Part of the reason the game plays so smoothly is that the graphics look a bit dated.  Diablo 3's prolonged development time is counting against it here, as "modern" graphics pass it by.  The in-game graphics are passable, but I have to say the character graphics on the character creation screen (which is significantly more zoomed in than in game) are downright ugly.  The spell effects have so far also been pretty lackluster.  They're upgrades from Diablo 2 no doubt, but seem fairly flat.  I have yet to see anything that makes me go "wow".  It's functional, but uninspiring.

And that, sadly, seems to describe the game quite well - functional but uninspiring.  It's a well crafted game with some solid new features, and should be a satisfying experience for any Diablo veteran.  A couple of hours into the game though, I found myself getting bored.  As I worked my way through the levels of the Cathedral, it really started to remind me of Torchlight, which was a strange thing to note.  Torchlight should have been a game in the vein of Diablo, but it's passed its inspiration by and now Diablo 3 is a game in the vein of Torchlight.  Outside of the things I mentioned earlier, Torchlight already does most of the "new" things Diablo 3 is doing (such as mobs climbing out of the terrain, secret doors, destructible terrain, etc.) and the three dimensional dungeon levels feel almost identical.

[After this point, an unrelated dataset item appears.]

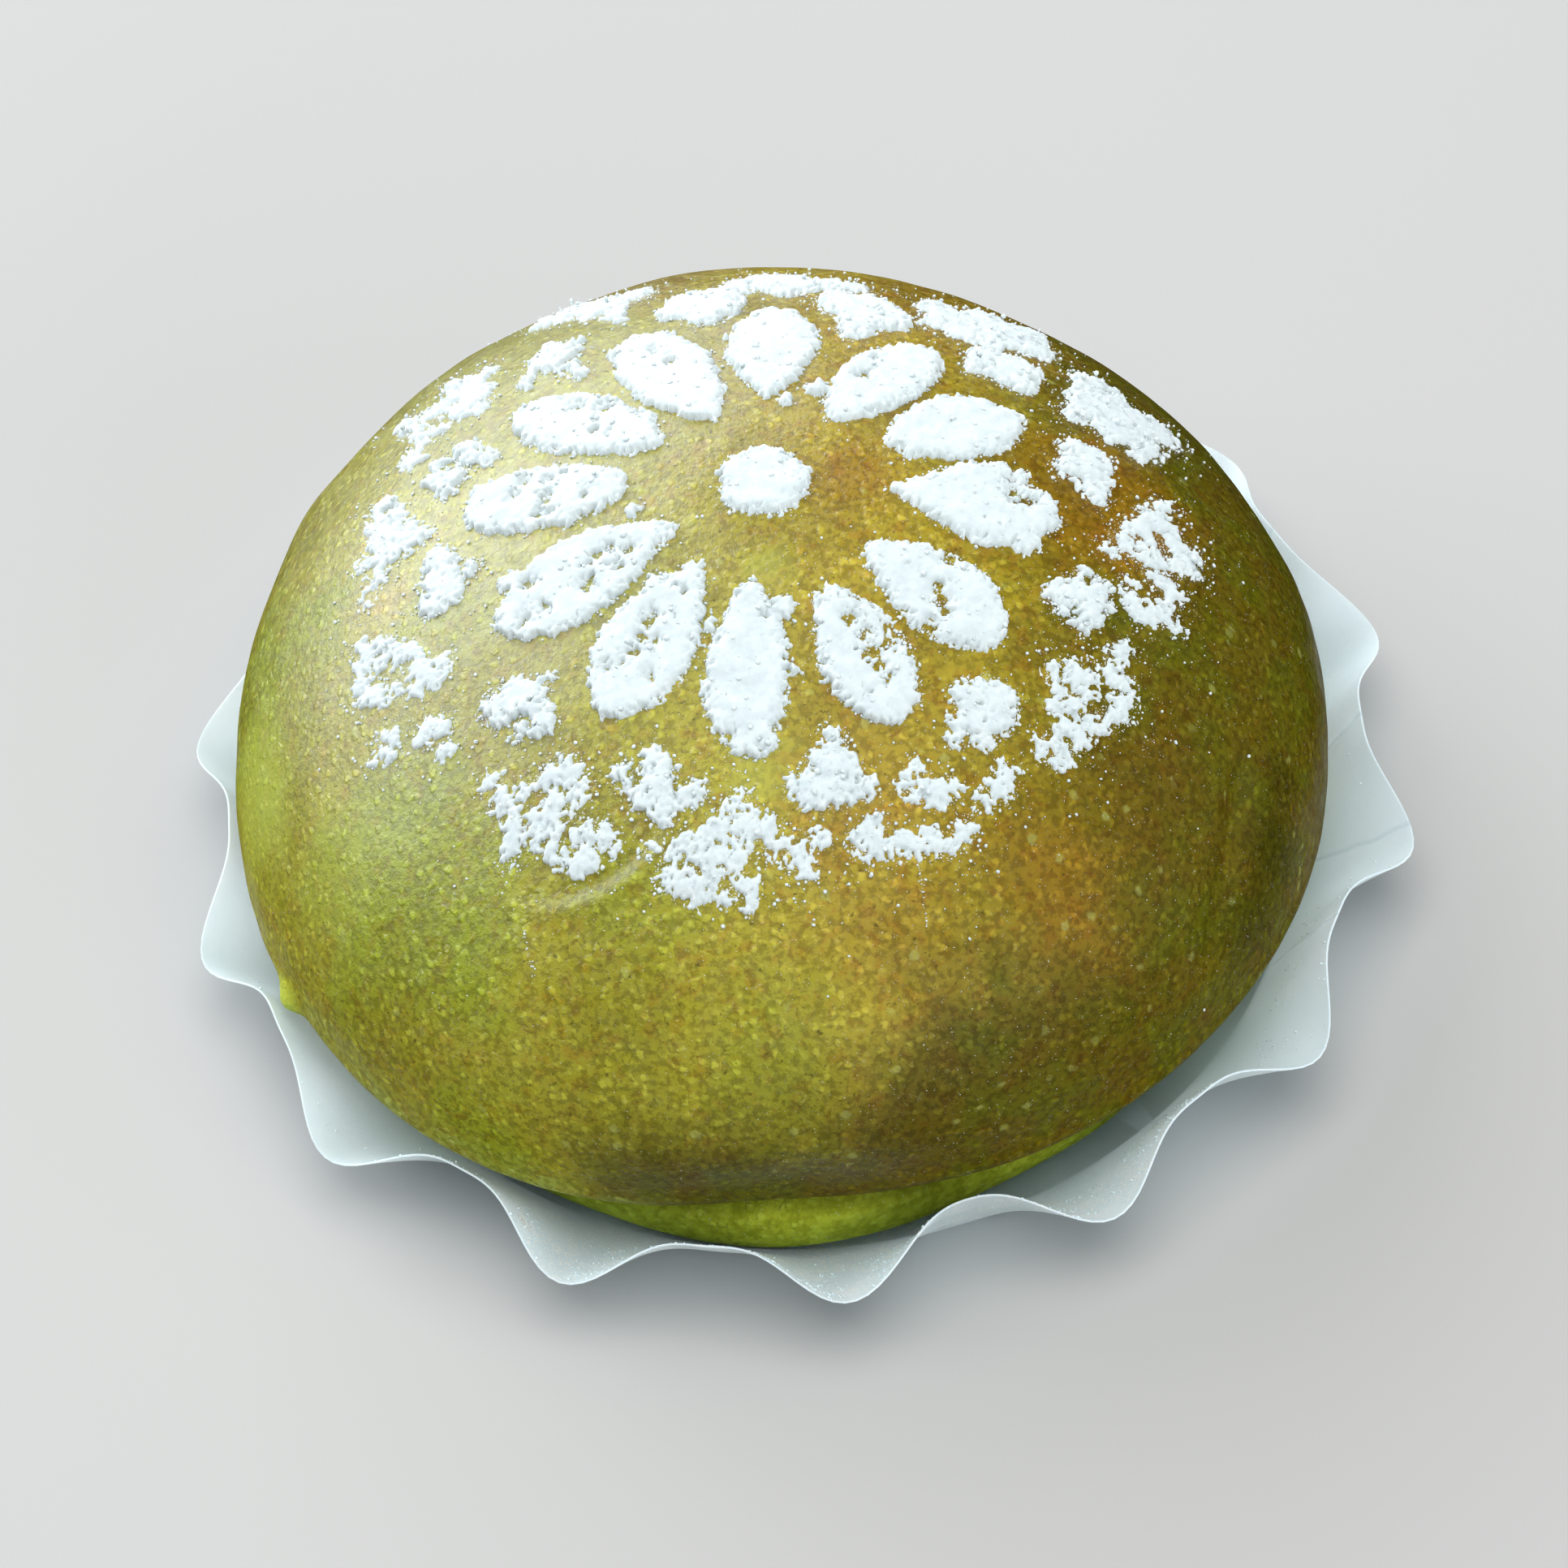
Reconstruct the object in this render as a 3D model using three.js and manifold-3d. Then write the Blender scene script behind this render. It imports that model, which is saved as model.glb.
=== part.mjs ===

This isn't really a failing for Diablo 3, I mean Torchlight was a good game and I enjoyed playing it.  Plus many of the new things it did are just sensible evolutions for the genre and it would be odd for Diablo 3 to NOT include them.  Nevertheless, it gave Diablo 3 a real feeling of sameness, like I'd done all this before and sapped the feeling of "new shiny" from the game very quickly.  I know the game is going to ramp up as you go along, and I'm sure it's way more fun when played with friends, but playing the first act solo was a bit of a let down.

Am I still looking forward to the game?  Absolutely.  Is the Diablo 3 beta going to compete with my SWTOR playtime?  Not a chance.